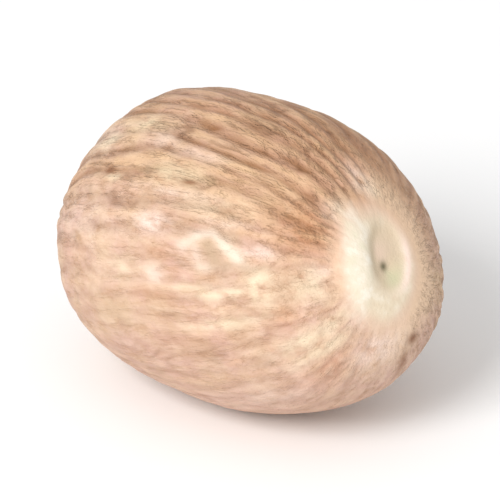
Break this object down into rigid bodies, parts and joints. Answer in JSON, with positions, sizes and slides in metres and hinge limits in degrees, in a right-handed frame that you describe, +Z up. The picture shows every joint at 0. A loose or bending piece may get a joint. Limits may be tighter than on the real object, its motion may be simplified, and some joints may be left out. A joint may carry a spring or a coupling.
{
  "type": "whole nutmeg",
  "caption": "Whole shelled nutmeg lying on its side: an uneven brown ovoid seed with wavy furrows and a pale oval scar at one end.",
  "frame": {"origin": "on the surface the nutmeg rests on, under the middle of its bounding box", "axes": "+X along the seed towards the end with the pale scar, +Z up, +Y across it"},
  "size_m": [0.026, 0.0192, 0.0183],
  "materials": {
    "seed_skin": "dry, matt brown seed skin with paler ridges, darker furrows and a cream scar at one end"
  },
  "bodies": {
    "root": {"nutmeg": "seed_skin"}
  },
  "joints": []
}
....................
Exercise directions.
The lines above should be duplicated exactly.

Written answer.
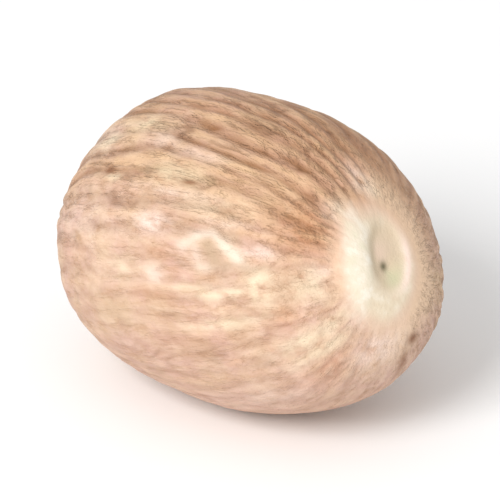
Break this object down into rigid bodies, parts and joints. Answer in JSON, with positions, sizes and slides in metres and hinge limits in degrees, in a right-handed frame that you describe, +Z up. The picture shows every joint at 0. A loose or bending piece may get a joint. Limits may be tighter than on the real object, its motion may be simplified, and some joints may be left out. A joint may carry a spring or a coupling.
{
  "type": "whole nutmeg",
  "caption": "Whole shelled nutmeg lying on its side: an uneven brown ovoid seed with wavy furrows and a pale oval scar at one end.",
  "frame": {"origin": "on the surface the nutmeg rests on, under the middle of its bounding box", "axes": "+X along the seed towards the end with the pale scar, +Z up, +Y across it"},
  "size_m": [0.026, 0.0192, 0.0183],
  "materials": {
    "seed_skin": "dry, matt brown seed skin with paler ridges, darker furrows and a cream scar at one end"
  },
  "bodies": {
    "root": {"nutmeg": "seed_skin"}
  },
  "joints": []
}